Cornejo was awarded the stage win after all, with Kevin Benavides just 35 seconds behind and Botswana rider and Day Two stage winner Ross Branch in third place only 55 seconds slower than Cornejo after a heroic ride with a separated shoulder, severed fingertip, and damaged KTM. The overnight general classification sees Brabec narrowly holding onto his lead by two-and-a-half minutes over Kevin Benavides and a fast-charging Cornejo eight-and-a-half minutes behind.
The giants of the desert also put on a daring display of speed over the sandy and rocky stage, with a three-way race for the stage honours today. Overnight leader Siarhei Viazovich (MAZ-SportAuto) and the two Kamaz-Master trucks of Andrey Karginov and Anton Shibalov have most certainly stamped their authority on the Trucks category, but today it was the turn of Shibalov to shine for the second time in 2020’s race. The Russian, running behind his team-mate Karginov for much of the stage, pulled out all the stops in in the final two sections to claim victory. Karginov took second place and the overall lead, as Viazovich dropped to sixth position after losing 15 minutes in today’s stage.

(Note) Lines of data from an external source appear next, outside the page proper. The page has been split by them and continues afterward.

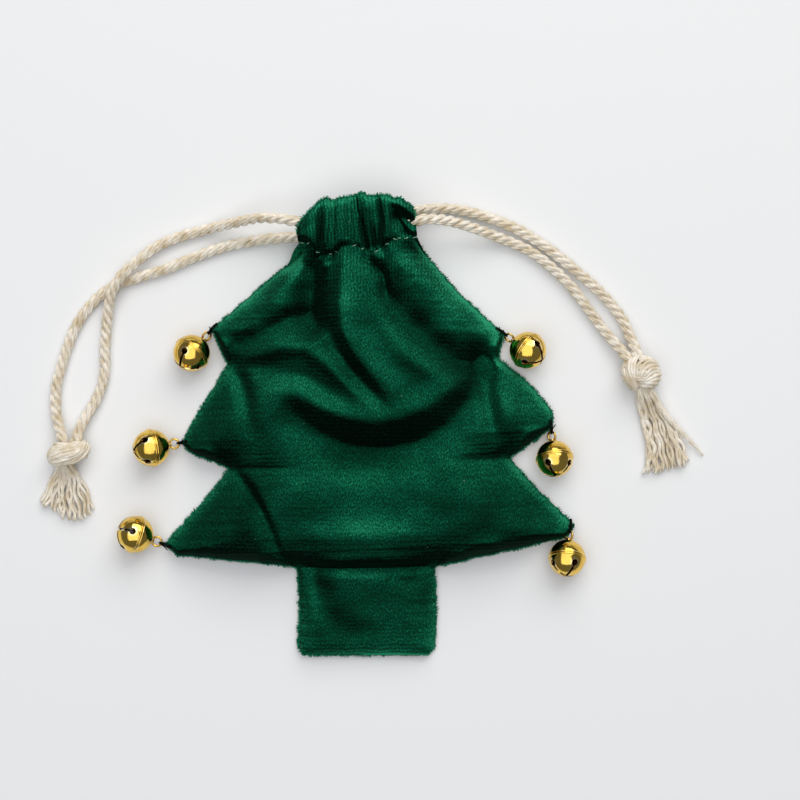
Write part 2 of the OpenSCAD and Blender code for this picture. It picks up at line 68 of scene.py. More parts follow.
def new_material(name, colour, roughness, **sockets):
    """A material with its node tree and its Principled shader, with the shader's own values set."""
    material = bpy.data.materials.new(name)
    material.use_nodes = True
    shader = material.node_tree.nodes["Principled BSDF"]
    shader.inputs["Base Color"].default_value = linear(colour)
    shader.inputs["Roughness"].default_value = roughness
    for socket, value in sockets.items():
        value = linear(value) if isinstance(value, str) else value
        shader.inputs[socket.replace("_", " ")].default_value = value
    return material, material.node_tree, shader


def feed(node, inputs):
    """Give each input its value, or link it to a node's first output or to a (node, output name) pair."""
    for socket, value in inputs.items():
        value = (value, 0) if isinstance(value, bpy.types.Node) else value
        if isinstance(value, tuple) and isinstance(value[0], bpy.types.Node):
            node.id_data.links.new(value[0].outputs[value[1]], node.inputs[socket])
        else:
            node.inputs[socket].default_value = value


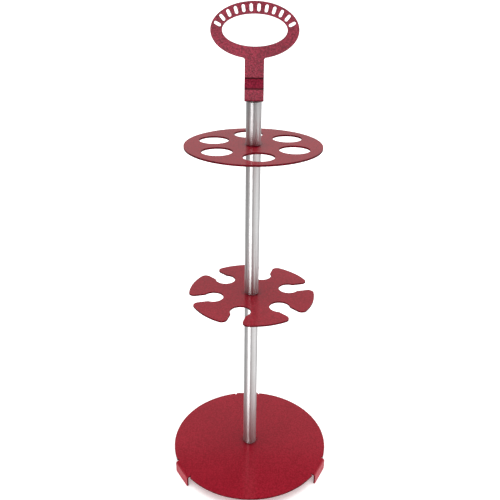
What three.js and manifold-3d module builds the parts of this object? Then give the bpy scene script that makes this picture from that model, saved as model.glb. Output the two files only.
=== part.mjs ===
// A free-standing carry stand for long-handled woodturning tools.
// A round base plate on three folded feet carries a pole in three bolted sections.
// A plate with six open keyhole slots is clamped above the first section,
// a plate with six round holes above the second, and a flat sheet-metal
// carry handle with an oval grip is screwed to the top of the third.
//
// Millimetres, +Z up. The origin is on the floor on the pole's axis, and the handle faces -Y.

import * as THREE from 'three';
import { mergeVertices } from 'three/addons/utils/BufferGeometryUtils.js';
import Module from 'manifold-3d';

// ---------------------------------------------------------------- clearances
const SEAT_GAP = 0.3; // between two faces that are clamped together
const PRESS_GAP = 0.2; // radial, end plug in its tube
const THREAD_GAP = 0.2; // radial, screw in its tapped hole
const BOLT_CLEARANCE = 0.25; // radial, screw through a plate

// ---------------------------------------------------------------- base plate
const BASE_DIAMETER = 305;
const BASE_SHEET = 3;
const BASE_HEIGHT = 24; // floor to the plate's top face
const FOOT_COUNT = 3;
const FOOT_START_DEG = 92.5; // the rear foot, counted from +X
const FOOT_WIDTH = 48;
const FOOT_PROUD = 2.5; // how far a foot's outer face stands beyond the rim
const FOOT_BEND_RADIUS = 2; // inside the bend
const FOOT_CORNER_RADIUS = 3;
const RELIEF_WIDTH = 3; // notch beside each end of the bend
const RELIEF_DEPTH = 2.5; // notch behind the start of the bend

// ---------------------------------------------------------------- pole
const POLE_DIAMETER = 25;
const POLE_WALL = 2;
const POLE_CHAMFER = 1.2;
const LOWER_POLE_LENGTH = 341;
const MIDDLE_POLE_LENGTH = 269;
const UPPER_POLE_LENGTH = 70.5;
const PLUG_BOTTOM = 4; // solid end of a plug behind its tapped hole

// ---------------------------------------------------------------- screws
const SCREW_DIAMETER = 10;
const SCREW_CHAMFER = 1;
const SCREW_REACH = 17; // how far a screw goes into an end plug
const TAP_RUNOUT = 3; // how much deeper the tapped hole is than the screw
const BOLT_HEAD_ACROSS_FLATS = 17;
const BOLT_HEAD_HEIGHT = 6.4;
const WASHER_DIAMETER = 20;
const WASHER_THICKNESS = 2;

// ---------------------------------------------------------------- keyhole plate
const KEYHOLE_PLATE_DIAMETER = 226;
const KEYHOLE_PLATE_SHEET = 3;
const KEYHOLE_COUNT = 6;
const KEYHOLE_TURN_DEG = 14.5;
const POCKET_SETBACK = 43; // rim to the middle of a pocket
const POCKET_DIAMETER = 36;
const MOUTH_WIDTH = 27;
const MOUTH_CORNER_RADIUS = 10; // where a mouth meets the rim
const NECK_RADIUS = 4; // where a mouth meets its pocket

// ---------------------------------------------------------------- hole plate
const HOLE_PLATE_DIAMETER = 226;
const HOLE_PLATE_SHEET = 3;
const HOLE_COUNT = 6;
const HOLE_TURN_DEG = 37;
const HOLE_DIAMETER = 50;
const HOLE_LAND = 17; // rim to the nearest edge of a hole

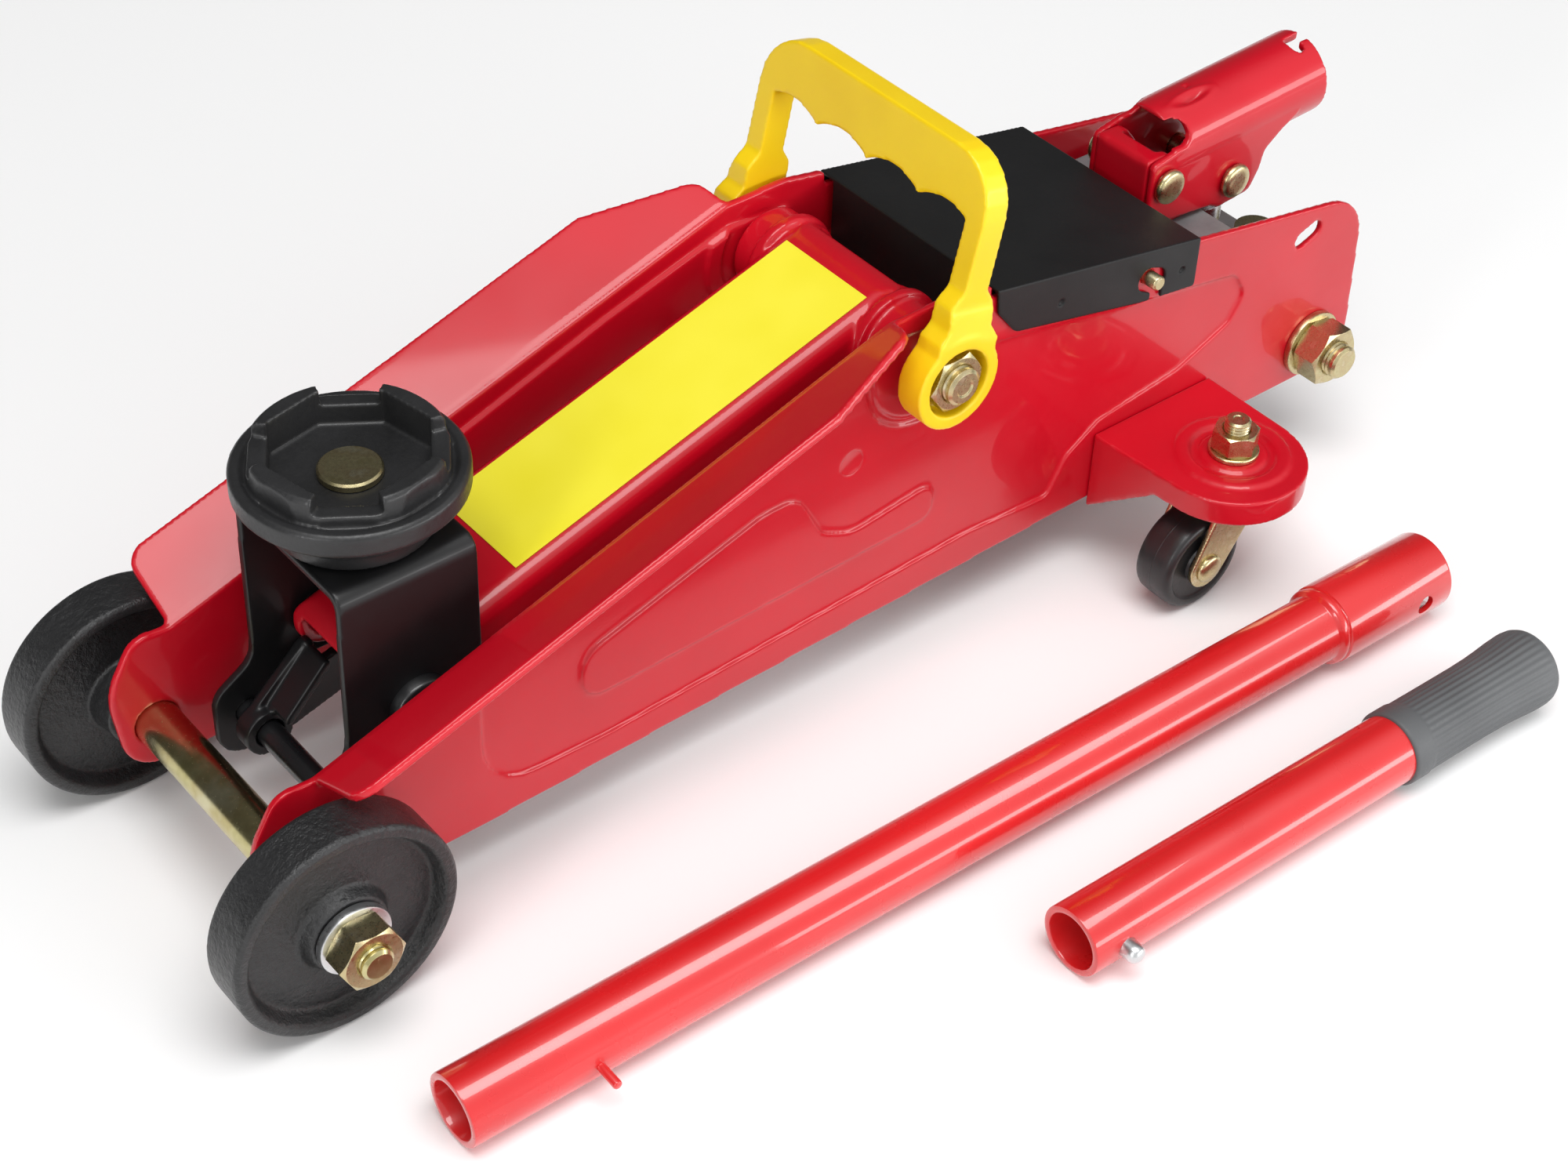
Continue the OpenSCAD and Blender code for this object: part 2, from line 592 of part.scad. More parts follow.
ear_y = 11.5;
cheek_in = 12;
module socket_yoke() color(red) difference() {
    union() {
        both_sides() across(ear_y - 3.5, ear_y) polygon(rounded([[-339, block_top, 0], [-339, 124, 2],
            [-349, 124, 5], [-357, 114, 8], [-367, 105, 4], [-367, block_top, 0]]));
        translate([-367, -ear_y, block_top]) cube([28, 2 * ear_y, 3]);
        across(-ear_y, ear_y) polygon(rounded([[-339, block_top, 0], [-339, 124, 2.5], [-346.5, 124, 1],
            [-346.5, 121, 1], [-342, 121, 1], [-342, block_top, 0]]));
    }
    bar_y(socket_pivot, 4, -30, 30);
}

// Shifts and tilts what is drawn about the socket's axis, with x = 0 at socket_mid
module at_socket() translate([socket_mid.x, 0, socket_mid.y]) rotate([0, socket_tilt, 0]) children();

socket_cheek = [[-339.5, 123.2, 2.5], [-339.2, 105, 4], [-350, 99.6, 6], [-369.5, 97.6, 2],
    [-374, 95.4, 3], [-388.5, 96.8, 4], [-392.2, 104, 5], [-393.6, 110.5, 4], [-400.8, 115.9, 5],
    [-407, 119.2, 2], [-408, 124, 0], [-357, 124, 0], [-352.5, 126, 1]];
module handle_socket() color(red) difference() {
    union() {
        at_socket() bar_x(0, 0, socket_r, -socket_len, 30);
        both_sides() across(cheek_in - 0.4, socket_r - 0.2) polygon(rounded(socket_cheek));
    }
    at_socket() {
        bar_x(0, 0, socket_bore, -socket_len - 1, 60);
        // wider and open underneath from here on, to straddle the yoke and the pump piston
        along(-15, 60) {
            circle(r = cheek_in);
            translate([-cheek_in, -60]) square([2 * cheek_in, 60]);
        }
        // bayonet slot for the tube's pin: in from the open end, then a hook to one side
        linear_extrude(30) {
            hull() {
                translate([-socket_len - 3, 0.8]) circle(r = 2);
                translate([-socket_len + 6.2, 0.8]) circle(r = 2);
            }
            hull() {
                translate([-socket_len + 6.2, 0.8]) circle(r = 2);
                translate([-socket_len + 5.9, 4.4]) circle(r = 2);
            }
        }
    }
    // rounded opening in each side in front of the round part
    across(-30, 30) hull() {
        translate([-353.1, 129.5]) circle(r = 3.6);
        translate([-330, 126]) square([1, 7.2]);
    }
    bar_y(socket_pivot, 4 + run, -30, 30);
    bar_y(pump_pin, 4, -30, 30);
}
// Shank through both cheeks with a domed head outside each
module cross_rivet(at) union() {
    bar_y(at, 4, -socket_r - 1, socket_r + 1);
    both_sides() turned_y(at) polygon([[0, socket_r + 0.3], [6, socket_r + 0.3], [6, socket_r + 2.2],
        [4.8, socket_r + 3.2], [0, socket_r + 3.2]]);
}
module socket_pivot_rivet() color(gold) cross_rivet(socket_pivot);
module pump_rivet() color(gold) cross_rivet(pump_pin);

// ---- carry handle ----

boss_in = 42.6;
boss_out = 53;
boss_r = 15.4;
// The handle is loose on the shaft and has slid this far to the jack's left
carry_shift = 1.2;
// Front view of the handle: a deep top bar with finger grooves along its underside
module carry_front() difference() {
    union() {
        polygon(rounded([[-carry_y, 10, 0], [-carry_y, carry_h, 17], [carry_y, carry_h, 17], [carry_y, 10, 0]]));
        both_sides_2d() polygon(rounded([[boss_in, -10, 0], [boss_in, 20, 0], [carry_y, 28, 3],
            [boss_out - 0.8, 17, 2], [boss_out, 13, 1], [boss_out, -10, 0]]));
    }
    intersection() {
        translate([-boss_in - 0.5, 0]) square([2 * boss_in + 1, carry_h]);
        union() {
            translate([-boss_in - 1, -1]) square([2 * boss_in + 2, carry_h - 20]);
            for (y = [-34.5, -11.5, 11.5, 34.5]) translate([y, carry_h - 38.1]) circle(r = 20.6);
        }
    }
}
module both_sides_2d() { children(); mirror([1, 0, 0]) children(); }
// Side view: each leg narrows in two steps above its boss
carry_side = [[-11.6, 0, 0], [-11.6, 14, 1.5], [-8.6, 17.5, 2], [-8.6, 24.5, 2], [-4.8, 29, 3],
    [-4.5, carry_h + 1, 0], [4.5, carry_h + 1, 0], [4.8, 29, 3], [8.6, 24.5, 2], [8.6, 17.5, 2],
    [11.6, 14, 1.5], [11.6, 0, 0]];
module carry_handle() color(yellow) translate([pivot.x, carry_shift, pivot.y])
    rotate([0, -carry_lean, 0]) difference() {
        union() {
            intersection() {
                along(-14, 14) carry_front();
                across(-60, 60) polygon(rounded(carry_side));
            }
            both_sides() bar_y([0, 0], boss_r, boss_in, boss_out);
        }
        bar_y([0, 0], shaft_r + run, -60, 60);
        both_sides() bar_y([0, 0], 11.2, 46.1, boss_out + 1);
    }

// ---- pump handle, in two pieces on the floor beside the jack ----

tube_bore = tube_r - tube_wall;
collar_bore = tube_r + 0.25;
collar_at = lower_len - collar_len;
// Lays a tube on the floor: its front end at x, y and its thicker rear raised to rest on radius r
module laid(x, y, r, reach) translate([x, y, tube_r]) rotate([0, asin((r - tube_r) / reach), -tube_turn])
    children();
module at_lower() laid(lower_x, lower_y, collar_r, collar_at) children();
module at_upper() laid(upper_x, upper_y, grip_r, upper_len - 5.5) children();
module turned_back() rotate([0, -90, 0]) rotate_extrude() children();
pin_back = 40;
hole_back = 12.4;
button_back = 11.7;

// The rear of the lower tube is swaged out to a collar behind a rounded bead
module lower_tube() color(red) at_lower() difference() {
    turned_back() polygon([[tube_bore, 0], [tube_r - 0.7, 0], [tube_r, 0.7], [tube_r, collar_at - 4.2],
        [tube_r + 0.7, collar_at - 3.8], [12.7, collar_at - 2.9], [12.9, collar_at - 2.3],
        [12.9, collar_at - 1.5], [12.6, collar_at - 1], [12.6, collar_at - 0.6], [collar_r, collar_at],
        [collar_r, lower_len - 0.8], [collar_r - 0.8, lower_len], [collar_bore, lower_len],
        [collar_bore, collar_at + 3], [tube_bore, collar_at + 1]]);
    translate([-pin_back, 0, 0]) bar_y([0, 0], 1.4, 0, 20);
    translate([hole_back - lower_len, 0, 0]) bar_y([0, 0], 3.3, 0, 20);
}
module lower_tube_pin() color(red) at_lower() translate([-pin_back, 0, 0])
    bar_y([0, 0], 1.4, tube_bore - 1.5, 19.3);
module upper_tube() color(red) at_upper() difference() {
    turned_back() polygon([[tube_bore, 0], [tube_r - 0.7, 0], [tube_r, 0.7], [tube_r, upper_len - 4],
        [tube_bore, upper_len - 4]]);
    translate([-button_back, 0, 0]) bar_y([0, 0], 3.1 + run, 0, 20);
}
module snap_button() color(silver) at_upper() translate([-button_back, 0, 0]) turned_y([0, 0])
    polygon([[0, 4], [4.2, 4], [4.2, 5.4], [3.1, 5.4], [3.1, tube_r + 2.4], [2.9, tube_r + 3.6],
        [2.2, tube_r + 4.7], [1.2, tube_r + 5.2], [0, tube_r + button_reach]]);
// Moulded grip: smooth front collar, slightly waisted body and a fuller rounded end
grip_at = upper_len - grip_len;
module grip() color("#55585b") at_upper() difference() {
    turned_back() polygon([[0, grip_at], [12, grip_at], [12.3, grip_at + 0.6], [12.3, grip_at + 7.4],
        [11.9, grip_at + 7.8], [11.9, grip_at + 36], [12.3, grip_at + 48], [13.05, grip_at + 56],
        [grip_r, grip_at + 60], [12.9, grip_at + 62.7], [12, grip_at + 64.7], [10.8, upper_len],
        [0, upper_len]]);
    bar_x(0, 0, tube_r, -upper_len + 4, 0);
}

// ---- build ----

place() {
    side_plate_left();
    side_plate_right();
    caster_bracket_left();
    caster_bracket_right();
    front_axle();
    front_wheel_left();
    front_wheel_right();
    front_spacers();
    front_washers();
    front_nuts();
    rear_tie_bolt();
    rear_tie_washers();
    rear_tie_nuts();
    caster_bolts();
    caster_washers();
    caster_nuts();
    caster_fork_left();
    caster_fork_right();
    caster_wheel_left();
    caster_wheel_right();
    caster_rivet_left();
    caster_rivet_right();
    lift_arm();
    arm_label();
    arm_shaft();
    arm_shaft_nuts();
    horn_pin();
    horn_roller();
    levelling_link();
    link_rear_pin();
    saddle_bracket();
    saddle_pivot_pin();
    link_front_rod();
    saddle();
    saddle_rivet();
    base_block();
    main_cylinder();
    cylinder_gland();
    reservoir();
    ram();
    ram_pad();
    pump_barrel();
    pump_piston();
    release_valve();
    relief_screw();
    filler_plug();
    return_springs();
    spring_anchors();
    cover();
    cover_screws();
    socket_yoke();
    handle_socket();
    socket_pivot_rivet();
    pump_rivet();
    carry_handle();
    lower_tube();
    lower_tube_pin();
    upper_tube();
    snap_button();
    grip();
}
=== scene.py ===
import json
import math

import bmesh
import bpy
from mathutils import Matrix, Vector


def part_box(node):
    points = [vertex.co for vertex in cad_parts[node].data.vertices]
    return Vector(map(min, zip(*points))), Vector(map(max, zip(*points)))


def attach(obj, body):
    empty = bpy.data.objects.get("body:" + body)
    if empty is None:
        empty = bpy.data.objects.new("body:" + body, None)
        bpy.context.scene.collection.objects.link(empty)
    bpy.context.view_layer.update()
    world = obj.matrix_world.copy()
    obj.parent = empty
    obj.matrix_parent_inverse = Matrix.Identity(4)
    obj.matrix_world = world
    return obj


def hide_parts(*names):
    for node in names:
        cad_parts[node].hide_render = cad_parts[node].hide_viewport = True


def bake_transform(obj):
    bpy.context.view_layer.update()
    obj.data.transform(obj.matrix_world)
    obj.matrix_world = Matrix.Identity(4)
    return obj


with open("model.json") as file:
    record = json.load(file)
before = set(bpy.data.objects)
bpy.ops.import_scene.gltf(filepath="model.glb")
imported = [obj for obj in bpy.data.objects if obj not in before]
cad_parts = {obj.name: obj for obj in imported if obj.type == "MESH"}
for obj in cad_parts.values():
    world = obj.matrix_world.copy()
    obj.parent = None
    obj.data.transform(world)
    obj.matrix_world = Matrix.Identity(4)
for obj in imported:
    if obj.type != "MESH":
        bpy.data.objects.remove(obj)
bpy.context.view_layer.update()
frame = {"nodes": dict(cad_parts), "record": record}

nodes = frame["nodes"]
body_of = {n: b for b, members in frame["record"]["behaviour"]["bodies"].items() for n in members}
slot_of = {s["node"]: s["material_slot"] for s in frame["record"]["subparts"]}
MM = 0.001


def middle(node):
    low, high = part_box(node)
    return (Vector(low) + Vector(high)) / 2


AXLE = middle("front_axle")          # middle of the front axle: the jack's own x = 0, y = 0


def at(x, y, z):
    """A point given in mm from the front axle, the jack's middle plane and the floor."""
    return Vector((AXLE.x + x * MM, AXLE.y + y * MM, z * MM))


# ---- camera and studio ----

def make_camera():
    cam = bpy.data.cameras.new("camera")
    ob = bpy.data.objects.new("camera", cam)
    bpy.context.collection.objects.link(ob)
    az, el, roll = math.radians(139.353), math.radians(40.57), math.radians(2.535)
    back = Vector((math.sin(az) * math.cos(el), -math.cos(az) * math.cos(el), math.sin(el)))
    side = Vector((0, 0, 1)).cross(back).normalized()
    over = back.cross(side)
    right = side * math.cos(roll) + over * math.sin(roll)
    up = over * math.cos(roll) - side * math.sin(roll)
    m = Matrix((right, up, back)).transposed().to_4x4()
    m.translation = at(241.139, 518.637, 592.249)
    ob.matrix_world = m
    cam.sensor_width = 36
    cam.lens = 63.658
    cam.clip_start = 0.05
    cam.clip_end = 20
    bpy.context.scene.camera = ob


def area_light(name, place, target, size, size_y, power):
    data = bpy.data.lights.new(name, "AREA")
    data.energy = power
    data.shape = "RECTANGLE"
    data.size = size
    data.size_y = size_y
    ob = bpy.data.objects.new(name, data)
    ob.location = place
    ob.rotation_euler = (Vector(target) - Vector(place)).to_track_quat("-Z", "Y").to_euler()
    bpy.context.collection.objects.link(ob)


def make_studio():
    floor_mat = bpy.data.materials.new("studio_floor")
    floor_mat.use_nodes = True
    bsdf = floor_mat.node_tree.nodes["Principled BSDF"]
    bsdf.inputs["Base Color"].default_value = (0.96, 0.96, 0.96, 1)
    bsdf.inputs["Roughness"].default_value = 0.7
    bsdf.inputs["Specular IOR Level"].default_value = 0.2
    me = bpy.data.meshes.new("studio_floor")
    half, level = 6, -0.3 * MM
    corners = [(-half, -half, level), (half, -half, level), (half, half, level), (-half, half, level)]
    me.from_pydata(corners, [], [(0, 1, 2, 3)])
    me.materials.append(floor_mat)
    floor = bpy.data.objects.new("studio_floor", me)
    bpy.context.collection.objects.link(floor)

    world = bpy.data.worlds.new("studio")
    bpy.context.scene.world = world
    world.use_nodes = True
    nt = world.node_tree
    nt.nodes.clear()
    out = nt.nodes.new("ShaderNodeOutputWorld")
    # a room that is bright overhead and on the jack's left, and dim behind its right side
    tc = nt.nodes.new("ShaderNodeTexCoord")
    dot = nt.nodes.new("ShaderNodeVectorMath")
    dot.operation = "DOT_PRODUCT"
    dot.inputs[1].default_value = (0.0, 0.8, 0.6)
    fade = nt.nodes.new("ShaderNodeMapRange")
    fade.interpolation_type = "SMOOTHSTEP"
    fade.inputs["From Min"].default_value = 0.05
    fade.inputs["From Max"].default_value = 0.75
    fade.inputs["To Min"].default_value = 0.10
    fade.inputs["To Max"].default_value = 0.95
    room = nt.nodes.new("ShaderNodeBackground")
    pale = nt.nodes.new("ShaderNodeBackground")
    pale.inputs["Color"].default_value = (0.94, 0.94, 0.94, 1)
    path = nt.nodes.new("ShaderNodeLightPath")
    mix = nt.nodes.new("ShaderNodeMixShader")
    nt.links.new(tc.outputs["Generated"], dot.inputs[0])
    nt.links.new(dot.outputs["Value"], fade.inputs["Value"])
    nt.links.new(fade.outputs["Result"], room.inputs["Strength"])
    nt.links.new(path.outputs["Is Camera Ray"], mix.inputs["Fac"])
    nt.links.new(room.outputs["Background"], mix.inputs[1])
    nt.links.new(pale.outputs["Background"], mix.inputs[2])
    nt.links.new(mix.outputs["Shader"], out.inputs["Surface"])

    mid = at(-180, 30, 60)
    area_light("overhead", mid + Vector((0.25, 0.5, 1.9)), mid, 1.5, 0.9, power=26)
    area_light("wall_strip", mid + Vector((-1.15, 2.0, 0.45)), mid, 2.6, 0.5, power=24)
    area_light("front_strip", mid + Vector((1.7, 0.6, 0.6)), mid, 0.25, 1.0, power=7)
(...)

Overall, Karginov now leads Viazovich by more than ten minutes and Shibalov by 15min 02sec. These three are now more than 45 minutes ahead of their nearest rivals, such is their astonishing pace.
Tomorrow’s Stage Five sees competitors race between Al-`Ula and Ha’il covering a total distance of 563km. 353km of that is special, giving racers a slightly easier – or at least shorter – day when it comes to overall timings.